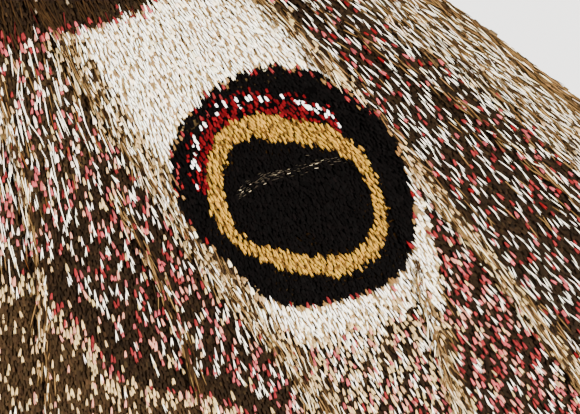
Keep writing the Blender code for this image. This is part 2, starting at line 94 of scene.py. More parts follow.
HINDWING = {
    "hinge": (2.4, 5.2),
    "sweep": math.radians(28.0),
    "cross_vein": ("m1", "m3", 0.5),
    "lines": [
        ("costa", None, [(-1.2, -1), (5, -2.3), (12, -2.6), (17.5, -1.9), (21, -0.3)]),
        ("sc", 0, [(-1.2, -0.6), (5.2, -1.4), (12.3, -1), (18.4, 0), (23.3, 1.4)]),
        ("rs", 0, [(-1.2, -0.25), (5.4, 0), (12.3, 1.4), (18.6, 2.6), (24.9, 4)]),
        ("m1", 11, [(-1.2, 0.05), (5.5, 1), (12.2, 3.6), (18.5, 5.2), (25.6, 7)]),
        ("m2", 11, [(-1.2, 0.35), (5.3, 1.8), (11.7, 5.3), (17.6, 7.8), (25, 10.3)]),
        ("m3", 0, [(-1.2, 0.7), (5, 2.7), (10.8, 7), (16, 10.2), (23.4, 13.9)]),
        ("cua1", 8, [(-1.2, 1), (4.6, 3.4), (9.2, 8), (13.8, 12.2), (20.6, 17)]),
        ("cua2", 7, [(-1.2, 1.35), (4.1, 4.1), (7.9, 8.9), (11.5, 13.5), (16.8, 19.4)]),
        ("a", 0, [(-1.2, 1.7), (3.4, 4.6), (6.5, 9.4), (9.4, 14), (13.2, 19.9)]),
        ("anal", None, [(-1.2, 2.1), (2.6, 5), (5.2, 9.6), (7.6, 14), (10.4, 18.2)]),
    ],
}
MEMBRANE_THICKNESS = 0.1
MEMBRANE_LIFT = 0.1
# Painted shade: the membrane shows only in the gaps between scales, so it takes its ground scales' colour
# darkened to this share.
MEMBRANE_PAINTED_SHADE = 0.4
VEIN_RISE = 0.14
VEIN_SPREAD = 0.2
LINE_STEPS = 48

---

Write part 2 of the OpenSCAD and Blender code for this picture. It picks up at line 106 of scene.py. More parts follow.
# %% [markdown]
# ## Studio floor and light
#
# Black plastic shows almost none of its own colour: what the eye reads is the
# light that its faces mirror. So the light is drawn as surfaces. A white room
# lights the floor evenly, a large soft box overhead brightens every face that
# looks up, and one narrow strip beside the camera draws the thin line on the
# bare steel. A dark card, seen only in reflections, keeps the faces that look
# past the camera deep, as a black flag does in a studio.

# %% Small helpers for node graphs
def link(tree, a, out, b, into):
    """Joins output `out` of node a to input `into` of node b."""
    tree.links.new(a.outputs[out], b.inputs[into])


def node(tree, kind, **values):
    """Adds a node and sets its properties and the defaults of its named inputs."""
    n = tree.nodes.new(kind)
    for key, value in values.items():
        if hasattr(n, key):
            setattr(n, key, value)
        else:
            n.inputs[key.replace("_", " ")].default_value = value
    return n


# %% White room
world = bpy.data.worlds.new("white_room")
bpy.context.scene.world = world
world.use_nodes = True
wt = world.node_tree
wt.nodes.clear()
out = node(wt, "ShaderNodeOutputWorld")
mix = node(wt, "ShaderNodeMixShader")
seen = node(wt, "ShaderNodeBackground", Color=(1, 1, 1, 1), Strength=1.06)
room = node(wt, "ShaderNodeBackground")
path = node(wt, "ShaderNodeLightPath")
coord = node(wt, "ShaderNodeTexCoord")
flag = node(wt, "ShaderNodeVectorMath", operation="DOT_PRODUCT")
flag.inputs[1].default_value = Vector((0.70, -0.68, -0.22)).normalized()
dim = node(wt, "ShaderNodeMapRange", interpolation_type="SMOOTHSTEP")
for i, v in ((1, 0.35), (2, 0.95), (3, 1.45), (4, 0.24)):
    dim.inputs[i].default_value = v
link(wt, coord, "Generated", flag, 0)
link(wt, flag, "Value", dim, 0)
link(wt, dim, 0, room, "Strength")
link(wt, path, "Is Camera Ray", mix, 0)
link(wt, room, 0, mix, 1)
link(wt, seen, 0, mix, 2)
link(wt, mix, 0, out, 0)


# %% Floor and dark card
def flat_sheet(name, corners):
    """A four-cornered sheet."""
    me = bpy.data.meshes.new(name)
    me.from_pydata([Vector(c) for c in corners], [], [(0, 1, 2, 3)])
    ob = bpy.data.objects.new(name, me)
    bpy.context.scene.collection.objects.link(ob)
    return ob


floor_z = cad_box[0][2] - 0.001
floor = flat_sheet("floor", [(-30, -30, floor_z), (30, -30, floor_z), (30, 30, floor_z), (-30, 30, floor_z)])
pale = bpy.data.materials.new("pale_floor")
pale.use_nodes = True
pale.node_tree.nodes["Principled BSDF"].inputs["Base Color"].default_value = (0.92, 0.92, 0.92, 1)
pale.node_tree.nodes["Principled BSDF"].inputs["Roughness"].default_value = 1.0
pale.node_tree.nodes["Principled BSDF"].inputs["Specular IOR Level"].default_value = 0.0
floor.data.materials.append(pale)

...

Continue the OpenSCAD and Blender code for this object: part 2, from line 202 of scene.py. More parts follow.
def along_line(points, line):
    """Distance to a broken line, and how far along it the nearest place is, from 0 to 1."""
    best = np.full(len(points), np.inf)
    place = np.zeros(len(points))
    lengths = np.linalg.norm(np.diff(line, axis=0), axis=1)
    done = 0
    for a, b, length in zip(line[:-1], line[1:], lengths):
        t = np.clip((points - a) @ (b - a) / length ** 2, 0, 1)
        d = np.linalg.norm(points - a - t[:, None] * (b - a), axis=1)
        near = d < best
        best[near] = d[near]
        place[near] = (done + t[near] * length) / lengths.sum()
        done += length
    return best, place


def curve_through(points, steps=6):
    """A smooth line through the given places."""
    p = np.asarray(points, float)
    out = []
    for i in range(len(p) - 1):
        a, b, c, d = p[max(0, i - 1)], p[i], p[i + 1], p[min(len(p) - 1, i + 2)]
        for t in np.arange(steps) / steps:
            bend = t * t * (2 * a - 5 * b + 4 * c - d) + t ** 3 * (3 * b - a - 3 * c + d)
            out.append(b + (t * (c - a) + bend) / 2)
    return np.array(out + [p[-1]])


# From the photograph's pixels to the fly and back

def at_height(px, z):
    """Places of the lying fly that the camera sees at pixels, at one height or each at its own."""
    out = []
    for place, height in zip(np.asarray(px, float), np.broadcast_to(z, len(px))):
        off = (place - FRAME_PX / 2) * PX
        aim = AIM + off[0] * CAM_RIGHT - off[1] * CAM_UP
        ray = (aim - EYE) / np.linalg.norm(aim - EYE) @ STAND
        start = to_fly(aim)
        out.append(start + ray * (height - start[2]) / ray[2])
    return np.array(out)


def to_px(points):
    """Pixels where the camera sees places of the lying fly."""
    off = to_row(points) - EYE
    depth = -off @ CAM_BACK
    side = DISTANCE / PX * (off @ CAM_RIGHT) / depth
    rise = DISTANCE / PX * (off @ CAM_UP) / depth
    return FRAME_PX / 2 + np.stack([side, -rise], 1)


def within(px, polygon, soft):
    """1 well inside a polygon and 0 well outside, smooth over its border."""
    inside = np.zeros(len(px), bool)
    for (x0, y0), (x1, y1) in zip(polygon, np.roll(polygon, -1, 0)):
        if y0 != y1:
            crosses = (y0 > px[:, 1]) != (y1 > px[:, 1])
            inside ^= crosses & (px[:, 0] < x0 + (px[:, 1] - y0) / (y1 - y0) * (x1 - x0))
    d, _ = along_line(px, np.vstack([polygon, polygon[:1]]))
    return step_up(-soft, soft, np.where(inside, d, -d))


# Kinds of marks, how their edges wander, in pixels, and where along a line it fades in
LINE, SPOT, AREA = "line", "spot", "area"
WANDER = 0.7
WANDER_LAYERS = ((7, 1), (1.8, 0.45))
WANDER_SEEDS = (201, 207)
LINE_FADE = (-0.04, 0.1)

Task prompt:
Select every line in the material above where the string "follow" occurs, and copy it.

Right answer:
Keep writing the Blender code for this image. This is part 2, starting at line 94 of scene.py. More parts follow.
Write part 2 of the OpenSCAD and Blender code for this picture. It picks up at line 106 of scene.py. More parts follow.
Continue the OpenSCAD and Blender code for this object: part 2, from line 202 of scene.py. More parts follow.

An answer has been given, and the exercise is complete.